** BEGIN **

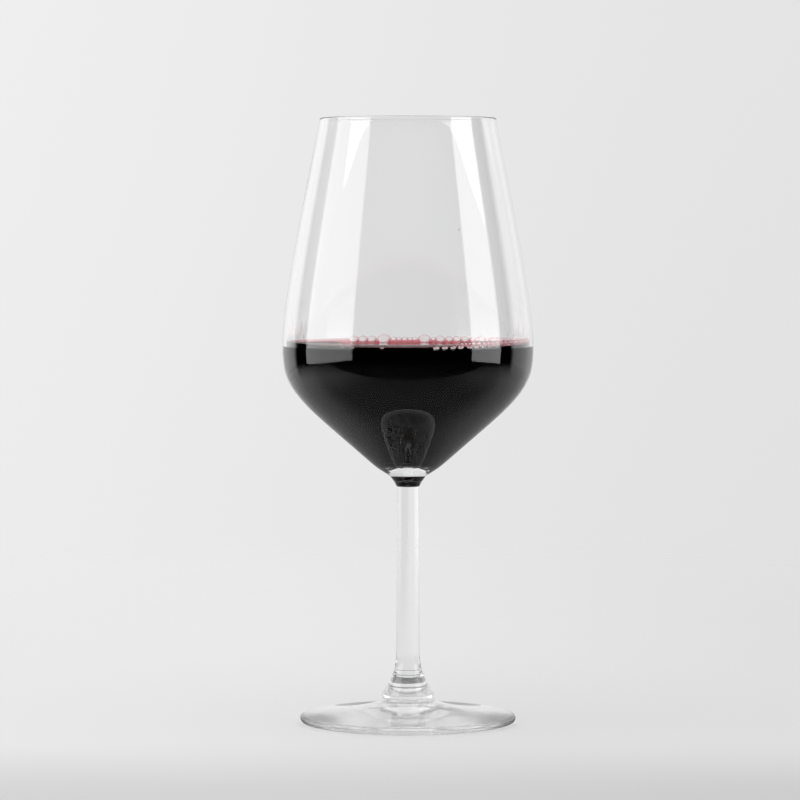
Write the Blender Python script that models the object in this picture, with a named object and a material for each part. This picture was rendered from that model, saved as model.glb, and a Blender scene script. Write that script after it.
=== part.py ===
"""A stemmed red-wine glass with a measure of wine in it.

Three glass pieces share one upright axis: a blown bowl with a conical base,
a drawn stem and a pressed foot.  They stand on each other in that order and
are fused with heat on the real object.  The wine is the fourth piece.

Units are metres, +Z is up, and the origin is the middle of the foot's
contact ring, where the glass stands on the table.
"""

import math

import bmesh
import bpy
from mathutils import Matrix, Vector

# ---- driving dimensions ---------------------------------------------------

HEIGHT = 0.2200
FUSED_GAP = 0.0003            # clearance kept between pieces that are fused

RIM_RADIUS = 0.0321
RIM_LEAN = 0.15               # how fast the wall widens just under the rim
BELLY_RADIUS = 0.04565
BELLY_Z = 0.1375
CONE_ANGLE = math.radians(49.1)      # of the bowl's lower cone, from the axis
CONE_TOP = (0.0289, 0.1080)          # radius and height where the shoulder ends
WALL = 0.00125
BOWL_FLOOR_Z = 0.0940                # the lowest point of the inside
FLOOR_EDGE_Z = 0.0962                # where the flat floor has turned up into the cone

NECK_Z = 0.0860                      # where the bowl is fused to the stem
NECK_RADIUS = 0.0042

STEM_TOP_RADIUS = 0.0040
STEM_BOTTOM_RADIUS = 0.0042
STEM_FOOT_Z = 0.0176                 # where the stem is fused to the foot
STEM_FOOT_RADIUS = 0.0053

FOOT_RADIUS = 0.0393
FOOT_EDGE = 0.00275                  # thickness of the rounded edge
BOSS_TOP_RADIUS = 0.0057
LIP_RADIUS = 0.0095
LIP_Z = 0.0101
CONTACT_OUTER = 0.0378               # the ring that touches the table
CONTACT_INNER = 0.0335
HOLLOW_DEPTH = 0.0009                # the underside rises by this in the middle

WINE_LEVEL = 0.1370

SEGMENTS = 48                        # round each piece

CONE_DIRECTION = Vector((math.sin(CONE_ANGLE), math.cos(CONE_ANGLE)))


# ---- outlines: (radius, height) points in the half plane at +X ------------

def curve(start, handle_a, handle_b, end, steps):
    """Points on a cubic Bezier curve, without its first point."""
    start, handle_a, handle_b, end = map(Vector, (start, handle_a, handle_b, end))
    points = []
    for i in range(1, steps + 1):
        t = i / steps
        s = 1.0 - t
        points.append(s**3 * start + 3 * s * s * t * handle_a
                      + 3 * s * t * t * handle_b + t**3 * end)
    return points


def arc(centre, radius, from_deg, to_deg, steps):
    """Points on an arc, both ends included."""
    points = []
    for i in range(steps + 1):
        angle = math.radians(from_deg + (to_deg - from_deg) * i / steps)
        points.append(Vector((centre[0] + radius * math.cos(angle),
                              centre[1] + radius * math.sin(angle))))
    return points


def cone_point(height, inset=0.0):
    """The point of the bowl's lower cone at a height, moved in from the wall."""
    top = Vector(CONE_TOP) + inset * Vector((-CONE_DIRECTION.y, CONE_DIRECTION.x))
    return top + CONE_DIRECTION * ((height - top.y) / CONE_DIRECTION.y)


def bowl_wall(inset, cone_foot_z, steps):
    """The side of the bowl from its cone's foot up to just under the rim."""
    belly = Vector((BELLY_RADIUS - inset, BELLY_Z))
    shoulder = cone_point(CONE_TOP[1] + inset * CONE_DIRECTION.x, inset)
    rim = Vector((RIM_RADIUS - inset, HEIGHT - WALL / 2))
    points = [cone_point(cone_foot_z, inset), shoulder]
    points += curve(shoulder, shoulder + CONE_DIRECTION * 0.0202,
                    belly - Vector((0, 0.0114)), belly, steps)
    points += curve(belly, belly + Vector((0, 0.0185)),
                    rim + Vector((RIM_LEAN, -1)) * 0.008, rim, steps)
    return points


def bowl_floor(lift):
    """The nearly flat floor of the inside, from the axis out to the cone."""
    foot = cone_point(FLOOR_EDGE_Z + lift, WALL + lift)
    floor = Vector((0.0, BOWL_FLOOR_Z + lift))
    return [floor] + curve(floor, floor + Vector((0.0112, 0)),
                           foot - CONE_DIRECTION * 0.0020, foot, 6)


def bowl_outline():
    cone_foot_z = 0.0945
    foot = cone_point(cone_foot_z)
    kink = Vector((0.0066, 0.0898))
    neck = Vector((NECK_RADIUS, NECK_Z))
    points = [Vector((0, NECK_Z)), neck]
    points += curve(neck, neck + Vector((0.00055, 0.0012)),
                    kink - Vector((0.0010, 0.0012)), kink, 4)
    points += curve(kink, kink + Vector((0.0014, 0.0011)),
                    foot - CONE_DIRECTION * 0.0038, foot, 4)
    points += bowl_wall(0.0, cone_foot_z, 9)[1:]
    rim_centre = (RIM_RADIUS - WALL / 2, HEIGHT - WALL / 2)
    points += arc(rim_centre, WALL / 2, 0, 180, 4)[1:-1]
    points += reversed(bowl_wall(WALL, FLOOR_EDGE_Z, 9)[1:])
    points += reversed(bowl_floor(0.0))
    return points


def stem_outline():
    top = Vector((STEM_TOP_RADIUS, NECK_Z - FUSED_GAP))
    flare_z = 0.0265
    waist = Vector((STEM_BOTTOM_RADIUS, flare_z))
    foot = Vector((STEM_FOOT_RADIUS, STEM_FOOT_Z))
    rounding = 0.0004
    points = [Vector((0, STEM_FOOT_Z)), foot]
    points += curve(foot, foot + Vector((-0.0004, 0.0018)),
                    waist - Vector((0, 0.0045)), waist, 6)
    points += [waist.lerp(top, 0.5)]
    points += arc((top.x - rounding, top.y - rounding), rounding, 0, 90, 2)
    points += [Vector((0, top.y))]
    return points


def foot_outline():
    edge_radius = FOOT_EDGE / 2
    lip_bead = 0.0008
    boss_top = Vector((BOSS_TOP_RADIUS, STEM_FOOT_Z - FUSED_GAP))
    lip = Vector((LIP_RADIUS - lip_bead, LIP_Z))
    undercut = Vector((0.0091, 0.0086))
    disc_edge = Vector((CONTACT_OUTER, FOOT_EDGE))
    hollow_edge = Vector((0.0305, 0.0005))
    points = [Vector((0, HOLLOW_DEPTH))]
    points += curve(points[0], (0.012, HOLLOW_DEPTH), (0.022, 0.0008), hollow_edge, 4)
    points += [Vector((CONTACT_INNER, 0)), Vector((CONTACT_OUTER, 0))]
    points += arc((FOOT_RADIUS - edge_radius, edge_radius), edge_radius, -78, 78, 6)
    points += reversed([undercut + Vector((0.0004, -0.0006))]
                       + curve(undercut + Vector((0.0004, -0.0006)), (0.0125, 0.0062),
                               (0.0220, 0.0042), disc_edge, 7))
    points += [undercut]
    points += arc(lip, lip_bead, -50, 40, 3)
    points += curve(points[-1], (0.0078, 0.0127), (0.0066, 0.0143),
                    boss_top - Vector((0, 0.0006)), 5)
    points += [boss_top - Vector((0.0004, 0)), Vector((0, boss_top.y))]
    return points


def wine_outline():
    """The inside of the bowl below the wine's level, clear of the glass."""
    side = bowl_floor(FUSED_GAP) + bowl_wall(WALL + FUSED_GAP, FLOOR_EDGE_Z + FUSED_GAP, 9)[1:]
    below = [point for point in side if point.y < WINE_LEVEL - 0.0002]
    above = side[len(below)]
    share = (WINE_LEVEL - below[-1].y) / (above.y - below[-1].y)
    edge = below[-1].lerp(above, share)
    return below + [edge, Vector((0, WINE_LEVEL))]


# ---- making a piece -------------------------------------------------------

def principled(name, colour, roughness, transmission=0.0, ior=1.5):
    material = bpy.data.materials.new(name)
    material.use_nodes = True
    shader = material.node_tree.nodes["Principled BSDF"]
    shader.inputs["Base Color"].default_value = (*colour, 1.0)
    shader.inputs["Roughness"].default_value = roughness
    shader.inputs["Metallic"].default_value = 0.0
    shader.inputs["IOR"].default_value = ior
    shader.inputs["Transmission Weight"].default_value = transmission
    material.diffuse_color = (*colour, 1.0)
    return material


def turned_piece(name, outline, material):
    """A solid of revolution from an outline that starts and ends on the axis."""
    mesh = bpy.data.meshes.new(name)
    shape = bmesh.new()
    profile = [shape.verts.new((point.x, 0.0, point.y)) for point in outline]
    edges = [shape.edges.new(pair) for pair in zip(profile, profile[1:])]
    bmesh.ops.spin(shape, geom=profile + edges, cent=(0, 0, 0), axis=(0, 0, 1),
                   angle=math.tau, steps=SEGMENTS, use_merge=True)
    bmesh.ops.remove_doubles(shape, verts=shape.verts, dist=1e-6)
    bmesh.ops.dissolve_degenerate(shape, edges=shape.edges, dist=1e-7)
    bmesh.ops.recalc_face_normals(shape, faces=shape.faces)
    shape.to_mesh(mesh)
    shape.free()
    mesh.materials.append(material)
    mesh.shade_smooth()
    mesh.set_sharp_from_angle(angle=math.radians(40))
    piece = bpy.data.objects.new(name, mesh)
    bpy.context.collection.objects.link(piece)
    return piece


# ---- the glass ------------------------------------------------------------

for old in list(bpy.data.objects):
    bpy.data.objects.remove(old, do_unlink=True)

centre = bpy.data.objects.new("wine_glass", None)
centre.matrix_world = Matrix.Identity(4)
bpy.context.collection.objects.link(centre)

bowl_glass = principled("bowl_glass", (0.94, 0.96, 0.96), 0.02, 1.0, 1.52)
stem_glass = principled("stem_glass", (0.93, 0.95, 0.95), 0.02, 1.0, 1.52)
foot_glass = principled("foot_glass", (0.92, 0.95, 0.94), 0.03, 1.0, 1.52)
red_wine = principled("red_wine", (0.055, 0.003, 0.009), 0.05, 0.0, 1.34)

PIECES = (("foot", foot_outline, foot_glass),
          ("stem", stem_outline, stem_glass),
          ("bowl", bowl_outline, bowl_glass),
          ("wine", wine_outline, red_wine))

for piece_name, outline_of, piece_material in PIECES:
    turned_piece(piece_name, outline_of(), piece_material).parent = centre
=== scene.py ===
import math
import random

import bmesh
import bpy
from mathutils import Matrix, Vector


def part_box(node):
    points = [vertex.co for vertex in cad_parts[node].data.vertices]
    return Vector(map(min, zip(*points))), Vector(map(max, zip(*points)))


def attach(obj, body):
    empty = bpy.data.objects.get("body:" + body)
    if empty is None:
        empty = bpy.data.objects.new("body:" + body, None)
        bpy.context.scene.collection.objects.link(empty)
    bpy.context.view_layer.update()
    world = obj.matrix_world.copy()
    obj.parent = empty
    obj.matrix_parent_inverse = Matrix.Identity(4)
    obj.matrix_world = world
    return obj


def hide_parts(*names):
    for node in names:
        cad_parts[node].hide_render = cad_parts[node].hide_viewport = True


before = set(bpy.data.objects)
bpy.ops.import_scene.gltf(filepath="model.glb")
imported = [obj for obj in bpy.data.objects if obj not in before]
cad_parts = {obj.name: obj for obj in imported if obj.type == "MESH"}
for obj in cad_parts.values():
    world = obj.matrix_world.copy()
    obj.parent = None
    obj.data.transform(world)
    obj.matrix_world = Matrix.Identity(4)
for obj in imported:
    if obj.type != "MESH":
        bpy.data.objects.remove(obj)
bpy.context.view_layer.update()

# ---- camera -----------------------------------------------------------------
# A long lens, a little above the middle of the bowl, that looks slightly down
# and sees the rim from just below and the foot from above.
CAMERA_DISTANCE = 1.400
CAMERA_HEIGHT = 0.185
CAMERA_PITCH = math.radians(2.76)
CAMERA_SIDE_STEP = -0.0029       # the glass stands a little right of the middle
CAMERA_LENS = 173.25             # mm
SENSOR_WIDTH = 36.0              # mm

scene = bpy.context.scene
camera_data = bpy.data.cameras.new("camera")
camera_data.lens = CAMERA_LENS
camera_data.sensor_width = SENSOR_WIDTH
camera_data.clip_start = 0.05
camera = bpy.data.objects.new("camera", camera_data)
camera.location = (CAMERA_SIDE_STEP, -CAMERA_DISTANCE, CAMERA_HEIGHT)
camera.rotation_euler = (math.radians(90) - CAMERA_PITCH, 0, 0)
scene.collection.objects.link(camera)
scene.camera = camera


# ---- studio -----------------------------------------------------------------
# A white table with painted shade at its front and right, which runs out into a pale
# backdrop, a tall soft light on each side of the glass, and a dark room behind the camera.
TABLE_RADIUS = 0.95
TABLE_GAP = 0.00003              # keeps the table off the foot's contact ring
TABLE_FADE_FROM = 0.20           # the table starts to melt into the backdrop
TABLE_FRONT_EDGE = -0.205        # past this the glass mirrors the dark room
TABLE_COLOUR = (0.93, 0.93, 0.93, 1.0)
# painted shade: the table's front is painted darker, for the light that falls off towards the camera
TABLE_FRONT_PAINTED_SHADE = (0.74, 0.74, 0.74, 1.0)
TABLE_FRONT_RAMP = (-0.19, -0.045)     # Y, from the front's painted shade to the table's own colour
TABLE_RIGHT_SHADE = (0.885, 0.885, 0.885, 1.0)
TABLE_RIGHT_RAMP = (-0.10, 0.24)       # X, from no shade to all of it
MIRRORED_FRONT = 0.17            # painted reflection tone: how bright the glass mirrors the table in front of it
MIRRORED_BACK = 0.45             # and the table behind it
MIRRORED_LEFT = 0.45             # what is added to that towards the left and the right
MIRRORED_RIGHT = 0.30
MIRRORED_BACK_RAMP = (-0.025, 0.06)    # Y
MIRRORED_LEFT_RAMP = (-0.30, -0.08)    # X
MIRRORED_RIGHT_RAMP = (0.08, 0.30)     # X
UNDER_FOOT = 0.85                # how far that painted reflection tone holds under the foot for light on a longer way
UNDER_FOOT_RAMP = (0.028, 0.042)       # radius
BACKDROP_LEFT = (0.868, 0.868, 0.868, 1.0)
BACKDROP_RIGHT = (0.771, 0.771, 0.771, 1.0)
BACKDROP_RAMP = (-0.17, 0.13)    # from left to right, as the X of a direction
BACKDROP_WINGS = 1.22            # the sides of the backdrop are the brightest
WING_RAMP = (0.35, 0.60)         # sideways, either way
WING_TURN_RAMP = (-0.3, 0.3)     # X, from the left wing's edge to the right one's
WING_EDGE_LEFT = 0.60            # the Y of a direction at which the dark room ends
WING_EDGE_RIGHT = 0.37
WING_EDGE_BLUR = 0.06
HORIZON_RAMP = (-0.15, 0.10)     # the Z of a direction
HORIZON_TONES = (0.975, 1.01)    # the backdrop below and above the horizon
ROOM_DARK = (0.006, 0.006, 0.006, 1.0)
ROOM_OVERHEAD = (0.78, 0.78, 0.78, 1.0)
CEILING_RAMP = (0.32, 0.62)      # Z, from the dark room to the light ceiling
LIGHT_SEEN_THROUGH = 0.42        # a soft light that is seen through the glass looks like the backdrop
TABLE_LIGHT = 1.09               # the light on the table, next to the backdrop's tone
MIRRORED_ONCE = 0.5              # a Glossy Depth above this has been mirrored at least once
WHITE = (1.0, 1.0, 1.0, 1.0)

scene.view_settings.view_transform = "Standard"
scene.cycles.max_bounces = 32
scene.cycles.transmission_bounces = 28
scene.cycles.glossy_bounces = 12
scene.cycles.transparent_max_bounces = 32
scene.cycles.sample_clamp_indirect = 6.0
scene.cycles.blur_glossy = 0.0
scene.cycles.use_denoising = True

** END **

**PROBLEM STATEMENT:** From the opening line of the data above, please print each line as written up to and including the line that contains "wine in it.", and nothing more.

**WORKED ANSWER:**
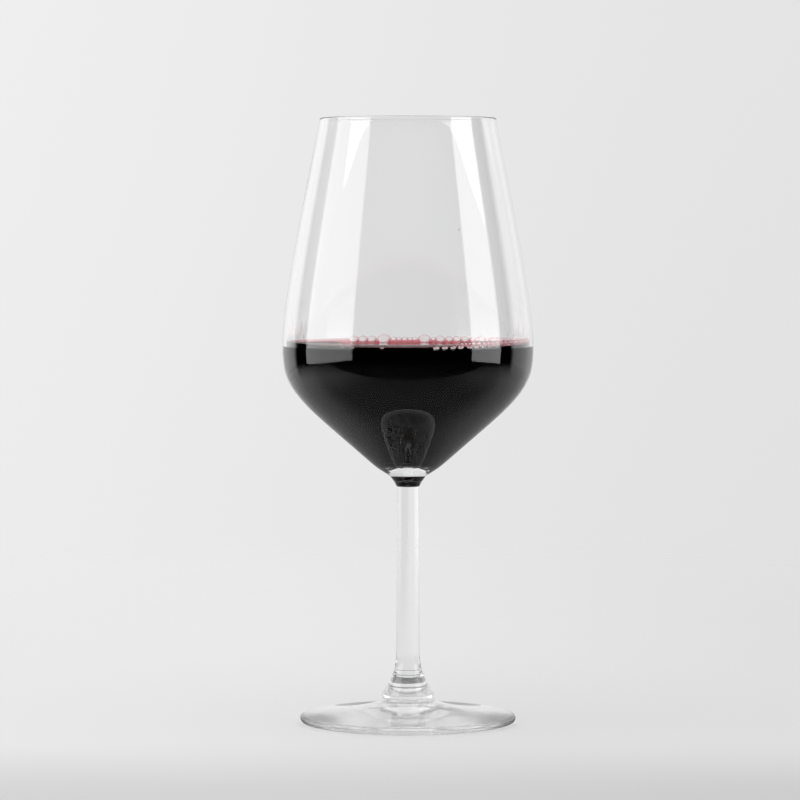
Write the Blender Python script that models the object in this picture, with a named object and a material for each part. This picture was rendered from that model, saved as model.glb, and a Blender scene script. Write that script after it.
=== part.py ===
"""A stemmed red-wine glass with a measure of wine in it.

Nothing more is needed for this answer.